>> start

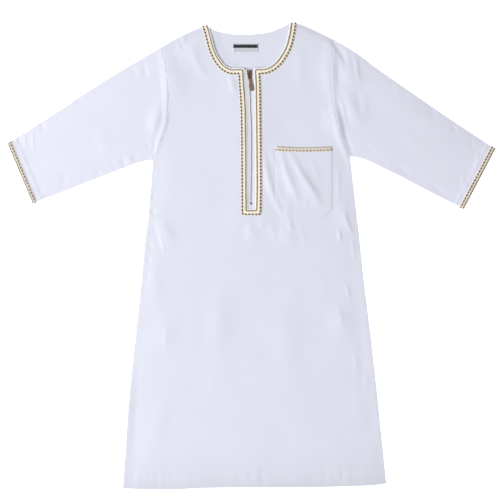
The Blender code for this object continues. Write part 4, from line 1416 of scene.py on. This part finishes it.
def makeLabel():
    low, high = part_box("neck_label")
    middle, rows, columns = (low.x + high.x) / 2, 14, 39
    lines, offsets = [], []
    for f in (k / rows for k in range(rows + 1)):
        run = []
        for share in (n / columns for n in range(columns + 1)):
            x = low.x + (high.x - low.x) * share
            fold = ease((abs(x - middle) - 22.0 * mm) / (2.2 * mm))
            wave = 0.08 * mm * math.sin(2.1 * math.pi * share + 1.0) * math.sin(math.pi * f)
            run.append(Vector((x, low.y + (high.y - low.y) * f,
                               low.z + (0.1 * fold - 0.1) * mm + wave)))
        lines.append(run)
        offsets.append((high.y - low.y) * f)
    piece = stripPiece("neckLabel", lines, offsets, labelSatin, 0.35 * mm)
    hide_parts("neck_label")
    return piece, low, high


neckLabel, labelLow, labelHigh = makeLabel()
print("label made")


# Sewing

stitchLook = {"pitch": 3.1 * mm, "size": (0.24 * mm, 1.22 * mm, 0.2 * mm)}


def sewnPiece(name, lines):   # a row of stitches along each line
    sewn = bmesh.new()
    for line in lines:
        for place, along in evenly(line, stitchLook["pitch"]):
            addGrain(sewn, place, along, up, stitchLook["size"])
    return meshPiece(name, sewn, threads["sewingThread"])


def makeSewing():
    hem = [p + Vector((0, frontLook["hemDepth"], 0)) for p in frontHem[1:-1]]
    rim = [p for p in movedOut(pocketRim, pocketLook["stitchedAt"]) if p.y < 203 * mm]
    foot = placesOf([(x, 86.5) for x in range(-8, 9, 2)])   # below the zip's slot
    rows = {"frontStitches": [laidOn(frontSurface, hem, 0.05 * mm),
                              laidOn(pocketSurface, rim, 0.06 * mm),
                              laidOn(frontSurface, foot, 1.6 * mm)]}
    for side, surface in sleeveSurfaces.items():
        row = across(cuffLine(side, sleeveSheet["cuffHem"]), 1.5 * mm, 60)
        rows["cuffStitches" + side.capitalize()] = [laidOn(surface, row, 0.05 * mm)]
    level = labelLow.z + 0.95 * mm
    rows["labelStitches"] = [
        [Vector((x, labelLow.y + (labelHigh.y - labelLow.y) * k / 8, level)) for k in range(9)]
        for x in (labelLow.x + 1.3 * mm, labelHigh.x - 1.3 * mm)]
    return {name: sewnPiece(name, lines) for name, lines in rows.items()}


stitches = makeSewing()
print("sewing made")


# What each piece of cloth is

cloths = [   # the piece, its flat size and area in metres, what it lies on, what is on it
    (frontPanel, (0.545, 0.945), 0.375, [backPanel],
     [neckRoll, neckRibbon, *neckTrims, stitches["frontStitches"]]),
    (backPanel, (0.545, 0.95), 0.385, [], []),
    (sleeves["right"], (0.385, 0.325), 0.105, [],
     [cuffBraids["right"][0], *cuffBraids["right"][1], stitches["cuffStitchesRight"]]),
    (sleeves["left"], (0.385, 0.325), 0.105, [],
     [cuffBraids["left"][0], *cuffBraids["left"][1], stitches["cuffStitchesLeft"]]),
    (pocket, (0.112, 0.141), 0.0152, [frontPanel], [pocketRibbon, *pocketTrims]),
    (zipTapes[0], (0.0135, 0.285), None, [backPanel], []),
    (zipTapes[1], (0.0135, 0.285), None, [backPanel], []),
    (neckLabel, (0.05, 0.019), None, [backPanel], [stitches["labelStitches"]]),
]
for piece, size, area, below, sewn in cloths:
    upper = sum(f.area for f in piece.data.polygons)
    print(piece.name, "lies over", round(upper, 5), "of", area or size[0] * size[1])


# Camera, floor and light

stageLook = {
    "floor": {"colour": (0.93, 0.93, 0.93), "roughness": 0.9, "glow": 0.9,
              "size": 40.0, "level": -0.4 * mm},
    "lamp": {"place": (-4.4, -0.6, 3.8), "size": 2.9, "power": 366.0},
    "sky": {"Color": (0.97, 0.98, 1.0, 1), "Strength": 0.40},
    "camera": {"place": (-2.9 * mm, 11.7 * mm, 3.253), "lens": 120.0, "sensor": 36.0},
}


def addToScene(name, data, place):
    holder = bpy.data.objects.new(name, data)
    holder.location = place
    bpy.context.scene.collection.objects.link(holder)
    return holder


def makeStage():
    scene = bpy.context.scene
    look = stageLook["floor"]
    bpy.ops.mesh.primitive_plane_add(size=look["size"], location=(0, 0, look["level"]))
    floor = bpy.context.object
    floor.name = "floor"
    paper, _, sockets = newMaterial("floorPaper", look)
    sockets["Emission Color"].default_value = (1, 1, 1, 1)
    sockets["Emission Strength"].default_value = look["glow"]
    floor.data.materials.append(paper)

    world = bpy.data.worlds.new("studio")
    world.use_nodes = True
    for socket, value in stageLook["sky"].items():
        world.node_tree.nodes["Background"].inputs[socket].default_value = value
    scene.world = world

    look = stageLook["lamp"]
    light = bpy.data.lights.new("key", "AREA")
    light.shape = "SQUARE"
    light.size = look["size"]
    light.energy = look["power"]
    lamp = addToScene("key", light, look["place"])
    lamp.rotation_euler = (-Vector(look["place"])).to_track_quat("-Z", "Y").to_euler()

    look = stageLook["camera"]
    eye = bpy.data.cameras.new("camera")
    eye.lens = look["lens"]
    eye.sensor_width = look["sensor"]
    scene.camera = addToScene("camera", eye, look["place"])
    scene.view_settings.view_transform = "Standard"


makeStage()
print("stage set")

>> end
>> start

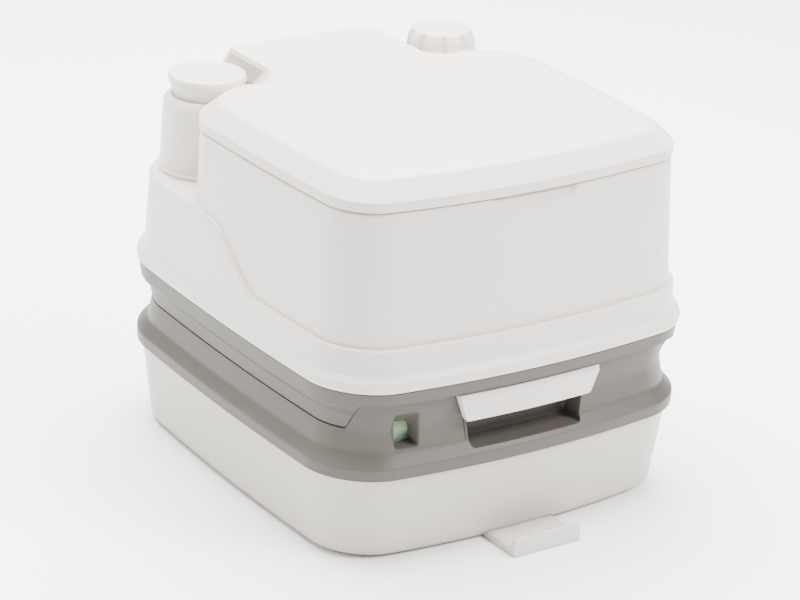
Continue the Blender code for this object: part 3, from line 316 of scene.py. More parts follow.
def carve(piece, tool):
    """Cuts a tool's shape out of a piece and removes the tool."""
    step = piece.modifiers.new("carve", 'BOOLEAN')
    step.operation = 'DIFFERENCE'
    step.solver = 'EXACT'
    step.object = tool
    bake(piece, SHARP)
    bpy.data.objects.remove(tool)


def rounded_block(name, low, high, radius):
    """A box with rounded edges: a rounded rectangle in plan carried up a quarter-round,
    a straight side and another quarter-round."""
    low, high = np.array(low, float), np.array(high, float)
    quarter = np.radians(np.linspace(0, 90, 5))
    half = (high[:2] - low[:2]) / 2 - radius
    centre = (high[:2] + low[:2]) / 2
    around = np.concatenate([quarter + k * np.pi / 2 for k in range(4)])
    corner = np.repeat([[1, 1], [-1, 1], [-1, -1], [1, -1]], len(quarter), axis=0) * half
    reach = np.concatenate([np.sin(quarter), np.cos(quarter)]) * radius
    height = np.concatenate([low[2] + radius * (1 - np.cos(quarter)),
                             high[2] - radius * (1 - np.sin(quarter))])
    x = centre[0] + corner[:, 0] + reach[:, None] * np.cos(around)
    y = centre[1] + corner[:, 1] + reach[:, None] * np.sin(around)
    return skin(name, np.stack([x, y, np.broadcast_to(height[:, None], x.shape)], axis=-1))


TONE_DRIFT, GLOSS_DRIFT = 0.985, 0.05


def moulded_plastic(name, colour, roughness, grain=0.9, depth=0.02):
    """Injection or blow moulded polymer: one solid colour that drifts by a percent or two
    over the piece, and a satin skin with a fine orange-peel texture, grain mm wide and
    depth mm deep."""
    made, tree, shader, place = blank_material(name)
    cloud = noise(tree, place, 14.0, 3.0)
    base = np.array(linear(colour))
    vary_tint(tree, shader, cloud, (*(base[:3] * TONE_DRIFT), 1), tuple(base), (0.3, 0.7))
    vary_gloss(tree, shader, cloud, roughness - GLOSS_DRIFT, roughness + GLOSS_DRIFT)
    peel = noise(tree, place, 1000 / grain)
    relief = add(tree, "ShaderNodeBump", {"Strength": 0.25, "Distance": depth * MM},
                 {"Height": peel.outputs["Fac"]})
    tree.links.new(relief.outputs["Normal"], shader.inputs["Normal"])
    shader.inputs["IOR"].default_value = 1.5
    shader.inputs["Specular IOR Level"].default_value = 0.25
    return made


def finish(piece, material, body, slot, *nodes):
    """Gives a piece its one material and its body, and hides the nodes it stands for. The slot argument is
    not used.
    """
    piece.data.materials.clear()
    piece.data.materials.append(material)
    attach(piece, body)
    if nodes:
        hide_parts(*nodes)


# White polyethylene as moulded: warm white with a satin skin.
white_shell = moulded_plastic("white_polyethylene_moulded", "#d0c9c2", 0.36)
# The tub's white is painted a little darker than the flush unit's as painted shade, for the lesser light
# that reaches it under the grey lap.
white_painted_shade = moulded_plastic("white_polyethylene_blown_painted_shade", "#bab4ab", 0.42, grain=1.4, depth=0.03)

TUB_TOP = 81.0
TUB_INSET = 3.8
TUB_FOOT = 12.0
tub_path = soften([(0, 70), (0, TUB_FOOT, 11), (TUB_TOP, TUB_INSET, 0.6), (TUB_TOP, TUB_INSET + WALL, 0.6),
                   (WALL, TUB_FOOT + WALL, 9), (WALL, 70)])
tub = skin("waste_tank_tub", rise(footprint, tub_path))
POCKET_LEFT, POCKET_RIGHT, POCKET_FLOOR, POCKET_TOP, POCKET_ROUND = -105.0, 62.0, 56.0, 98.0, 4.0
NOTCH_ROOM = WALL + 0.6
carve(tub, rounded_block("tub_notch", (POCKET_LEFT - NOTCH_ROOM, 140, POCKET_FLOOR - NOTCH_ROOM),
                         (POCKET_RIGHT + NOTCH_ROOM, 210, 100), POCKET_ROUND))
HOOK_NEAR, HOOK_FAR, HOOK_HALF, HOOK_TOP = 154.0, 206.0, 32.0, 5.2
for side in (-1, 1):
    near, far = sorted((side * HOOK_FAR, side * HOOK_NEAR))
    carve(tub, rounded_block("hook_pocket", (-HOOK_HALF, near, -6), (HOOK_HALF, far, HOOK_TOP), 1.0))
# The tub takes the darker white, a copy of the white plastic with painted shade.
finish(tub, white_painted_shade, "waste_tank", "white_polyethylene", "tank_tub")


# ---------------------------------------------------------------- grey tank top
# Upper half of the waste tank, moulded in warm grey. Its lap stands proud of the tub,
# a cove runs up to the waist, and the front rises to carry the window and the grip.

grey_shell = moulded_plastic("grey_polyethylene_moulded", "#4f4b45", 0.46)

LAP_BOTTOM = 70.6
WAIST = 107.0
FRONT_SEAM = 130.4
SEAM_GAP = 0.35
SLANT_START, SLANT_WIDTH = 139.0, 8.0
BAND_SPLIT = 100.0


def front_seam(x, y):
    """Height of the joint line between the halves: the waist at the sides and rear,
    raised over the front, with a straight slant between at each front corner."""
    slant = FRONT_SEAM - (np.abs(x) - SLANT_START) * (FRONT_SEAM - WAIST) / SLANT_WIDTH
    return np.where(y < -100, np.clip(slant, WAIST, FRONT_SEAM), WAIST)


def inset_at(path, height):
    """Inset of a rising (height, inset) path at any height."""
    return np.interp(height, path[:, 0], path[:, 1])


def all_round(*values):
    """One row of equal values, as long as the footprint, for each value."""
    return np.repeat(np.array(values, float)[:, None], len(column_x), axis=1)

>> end
>> start

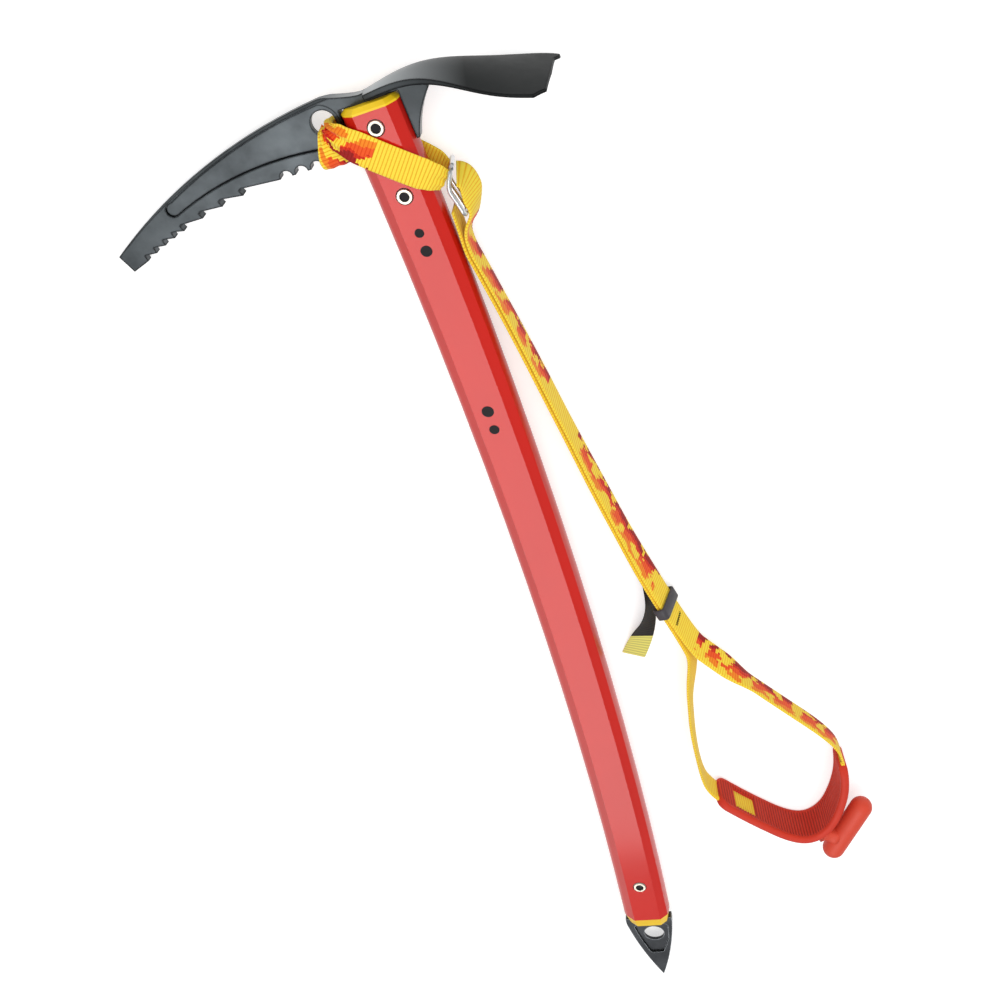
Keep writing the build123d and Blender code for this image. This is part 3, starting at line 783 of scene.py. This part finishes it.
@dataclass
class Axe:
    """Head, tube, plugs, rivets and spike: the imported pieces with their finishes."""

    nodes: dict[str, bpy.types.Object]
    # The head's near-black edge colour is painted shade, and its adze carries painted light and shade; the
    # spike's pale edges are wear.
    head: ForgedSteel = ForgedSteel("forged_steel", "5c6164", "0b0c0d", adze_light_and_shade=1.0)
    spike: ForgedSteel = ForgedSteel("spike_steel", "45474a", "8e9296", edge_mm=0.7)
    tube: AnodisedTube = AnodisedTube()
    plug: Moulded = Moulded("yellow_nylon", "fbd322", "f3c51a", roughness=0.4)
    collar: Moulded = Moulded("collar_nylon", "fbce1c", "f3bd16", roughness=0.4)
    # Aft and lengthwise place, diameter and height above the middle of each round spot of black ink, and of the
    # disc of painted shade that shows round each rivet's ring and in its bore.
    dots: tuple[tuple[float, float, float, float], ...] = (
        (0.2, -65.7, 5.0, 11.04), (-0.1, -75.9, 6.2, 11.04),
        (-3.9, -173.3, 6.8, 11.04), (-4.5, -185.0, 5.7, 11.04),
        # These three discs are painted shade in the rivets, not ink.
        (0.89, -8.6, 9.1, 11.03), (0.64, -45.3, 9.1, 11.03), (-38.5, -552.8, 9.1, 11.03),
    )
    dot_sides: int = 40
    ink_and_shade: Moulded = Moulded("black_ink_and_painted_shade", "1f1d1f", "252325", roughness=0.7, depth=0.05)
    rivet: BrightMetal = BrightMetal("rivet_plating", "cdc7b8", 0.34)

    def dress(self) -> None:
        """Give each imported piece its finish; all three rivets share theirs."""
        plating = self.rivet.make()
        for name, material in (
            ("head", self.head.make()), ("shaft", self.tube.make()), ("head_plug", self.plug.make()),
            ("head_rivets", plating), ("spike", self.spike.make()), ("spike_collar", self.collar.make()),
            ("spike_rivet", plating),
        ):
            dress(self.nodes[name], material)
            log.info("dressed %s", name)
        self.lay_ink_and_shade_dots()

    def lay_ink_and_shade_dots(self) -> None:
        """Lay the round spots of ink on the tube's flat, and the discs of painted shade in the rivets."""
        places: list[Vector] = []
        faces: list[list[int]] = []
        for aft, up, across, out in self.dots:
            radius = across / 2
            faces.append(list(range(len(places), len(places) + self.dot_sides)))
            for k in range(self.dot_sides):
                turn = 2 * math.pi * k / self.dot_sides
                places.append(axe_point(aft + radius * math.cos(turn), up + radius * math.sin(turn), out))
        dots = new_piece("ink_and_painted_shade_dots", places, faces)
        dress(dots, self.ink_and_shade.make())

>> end

Aim of the task
Retype precisely, and only, the span of lines that opens at the line containing "Continue the Blender" and closes at the line containing "bpy.data.objects.remove(tool)", both inclusive.

Correct result
Continue the Blender code for this object: part 3, from line 316 of scene.py. More parts follow.
def carve(piece, tool):
    """Cuts a tool's shape out of a piece and removes the tool."""
    step = piece.modifiers.new("carve", 'BOOLEAN')
    step.operation = 'DIFFERENCE'
    step.solver = 'EXACT'
    step.object = tool
    bake(piece, SHARP)
    bpy.data.objects.remove(tool)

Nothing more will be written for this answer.